Billed as America’s biggest privately owned home, the Biltmore Estate website describes “a true marvel, the largest undertaking in residential architecture.” The project took 6 years to realize and used the services of “an entire community of craftsmen”.
The present owner is Bill Cecil Jr, CEO and President of the Biltmore Company. He’s the son of William Amherst Vanderbilt Cecil, who developed the ‘castle’ as an attraction and who passed away in 2017. The estate “offers a more authentic and inspiring view of Gilded Age life”. However it’s currently hosting a Downton Abbey exhibition, for added English flavor…
This fantastical structure in Rye, Colorado looks like something out of a Disney storybook. Its beginnings were actually quite humble. In the late Sixties a young Jim Bishop decided he wanted to build a hideaway out in the forest. “With the help of his father, Willard, the pair gathered nearby rocks” writes Smithsonian, “and, without using a single blueprint, set out to create a stone cottage of epic proportions.”
Epic proportions was right – by the mid-Nineties Bishop found himself with a 165 ft high castle with a turret, grand ballroom and dragon. Yes indeed, he even saw fit to install a fire breathing monster. Albeit one made out of stainless-steel! His plans leaned in this adventurous direction after family and friends commented on the castle-like scale of his project.
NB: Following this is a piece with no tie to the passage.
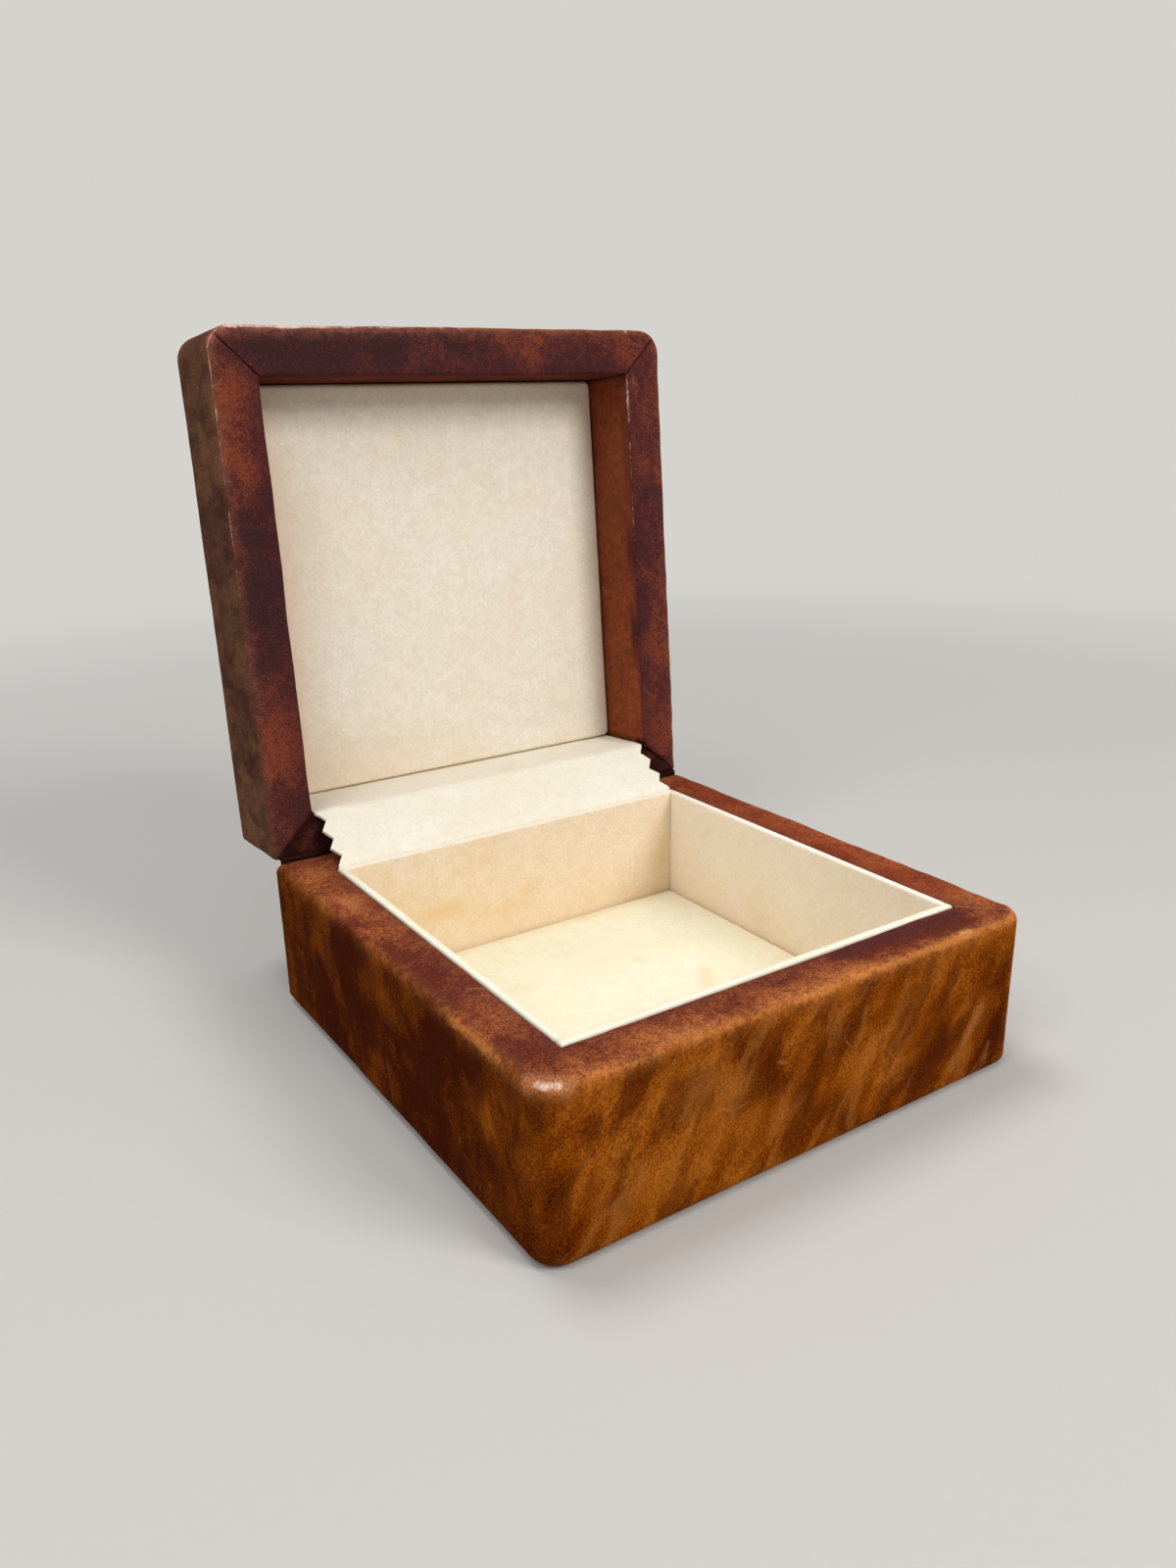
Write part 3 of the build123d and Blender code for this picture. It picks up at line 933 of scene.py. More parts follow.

One of the best things about Bishop Castle is the free entry. Anyone can arrive from whatever far flung kingdom to admire the Bishop family’s handiwork and be part of a unique American fairy tale…
The name William Randolph Hearst is sometimes linked to Citizen Kane. Orson Welles’ fictional media titan built a huge home for himself he called Xanadu. Turns out Hearst wasn’t far off the mark in that department also.
Hearst Castle – or to use its Spanish handle La Cuesta Encantada (“Enchanted Hill”) – is in San Simeon, California. Working with the architect Julia Morgan, Hearst began construction in 1919. As Smithsonian notes, the castle “began as a ‘modest dwelling’ but eventually grew to a multi-million-dollar project that included multiple buildings”.
It was an ambitious project. Perhaps too ambitious. Hearst was forced to leave in 1947 as he became too ill to remain. Hearst Castle’s website explains, “the estate was still unfinished even though it comprised 165 rooms and 123 acres of gardens, terraces, pools and walkways—all built to Hearst’s specifications and showcasing a legendary art collection.”
The man who co-created this elaborate fantasy passed away in 1951. But his dream lives on as a museum and tourist attraction.
Arguably the most exotic of the American castles can be found all the way out on Hawaii. Iolani Palace pre-dates the island becoming part of the United States, built in 1845 on ancient land. It was the home of King Kalakaua – who reigned between 1874 and 1891 – and sister Lili’uokalani, who became Queen afterwards.
Lili’uokalani was the last sovereign monarch of the Hawaiian Kingdom. She was overthrown in 1893 during a dramatic period which resulted in Hawaii becoming the 50th state.
Smithsonian writes that the distinctive structure blends “the square symmetric style of Italian Renaissance architecture popular in Italy with Hawaiian touches, including the incorporation of local koa wood in the construction.” It was also a modern environment despite the historical inspiration. “Iolani Palace was ahead of its time as it was outfitted with… electric lights, indoor plumbing and a modern communications system – the telephone.”
What better note on which to end this look at classic American castles with a modern twist?